Decoding Jesus' treatment of the Law through the words of Paul
There is no denying the New Testament - and actually the entire Bible - is all about Jesus. His sacrifice for humanity is proclaimed from Genesis to Revelation. He IS the key to the gospel. Having said this, the life and writings of the Apostle Paul dominate much of the New Testament. His experiences and teachings are pronounced, and in the eyes of many, go too far. Critics see the Apostle Paul as a combatant against the gospel of the kingdom Jesus taught. The basis for their criticism is the way Jesus reflected the role of the Jewish Law and the way that Paul essentially wrote it off. How do we manage this? Was Paul at odds with the core values and teaching of Jesus?
Jesus vs. Paul?
One of the big debates in the early church raging on even today is whether or not Paul threw out the Jewish Law that Jesus not only followed but confirmed in Luke 16:17: "But it is easier for heaven and earth to pass away than for one stroke of a letter of the Law to fail." Critics argue that Jesus never said Christians DON'T have to fall in line under the Law's many requirements. On the other hand, Paul was clear that the new Gentile converts would NOT be subject to all the Law's requirements like circumcision and food restrictions. Who was right? Aren't we all taught that at least the 10 Commandments are valid in their admonitions to love God, love our neighbor and so forth?
Moral - Ceremonial - Judicial
The key to cracking this case is understanding that the Jewish Law was divided into three parts: moral, ceremonial and judicial. The moral law of love, as expressed in the 10 Commandments, will never be replaced. It remained in play for both Jew and Gentile. In God’s future kingdom, it will stand as a beautiful requirement for all of mankind.
Shadow vs.

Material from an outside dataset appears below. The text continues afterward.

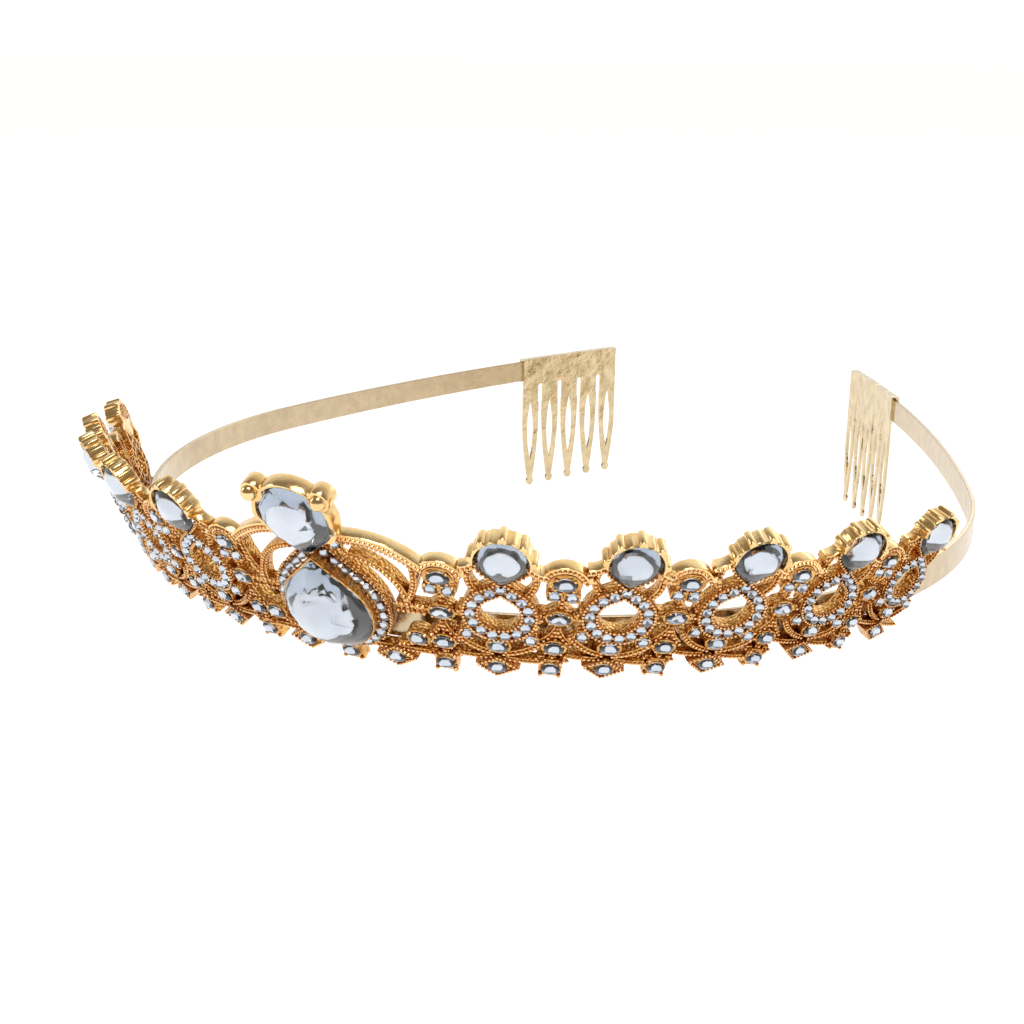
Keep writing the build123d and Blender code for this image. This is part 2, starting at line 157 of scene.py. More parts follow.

Reality
Not only did the ceremonial parts had to do with cleanliness of people and food, but also how the Israelites atoned for their sins with sacrifices. Special sacrifices were required year after year in order to temporarily “cleanse” them of sins. This allowed a relationship with the heavenly Father to continue as long as the people remained in that clean state. These are recorded in great detail in the Old Testament. In hindsight, we see these foreshadowed the monumental sacrifice of Jesus that allowed the early Christians to have a relationship with God. This applies to Christians throughout the age - right down to you and me. The comparison between the “shadow” of the literal ceremonial events with how Jesus fulfilled them as the reality of the shadow is striking and faith-inspiring. Paul explains in many texts how Jesus replaced this part of the Law.
After Jesus’ sacrifice and resurrection, the ceremonial parts of the Law were no longer necessary to have a relationship with God. (And they were completely obsolete after the Temple burned down in 70 A.D.!) What about the judicial parts of the Law? These had to do with pronouncing and administering the consequences to breaking the Law. But with the ceremonial parts obsolete, the judicial part would necessarily shift to personal responsibility of how we are judged and how we judge others. On this point, it is easy to show how Jesus and Paul agreed.
Christianity was not to be a sect of Judaism. Jesus’ death and resurrection changed everything – except the fundamental law of LOVE. Listen to our podcast from February 24, 2020 called, “Did the Apostle Paul Contradict Jesus?” It is the last of our four-part series on the Apostle Paul and really brings the details of the controversy front and center. Paul lived, breathed and taught Jesus and the gospel 24/7. He devoted his life to being a faithful steward. What an example for all of us!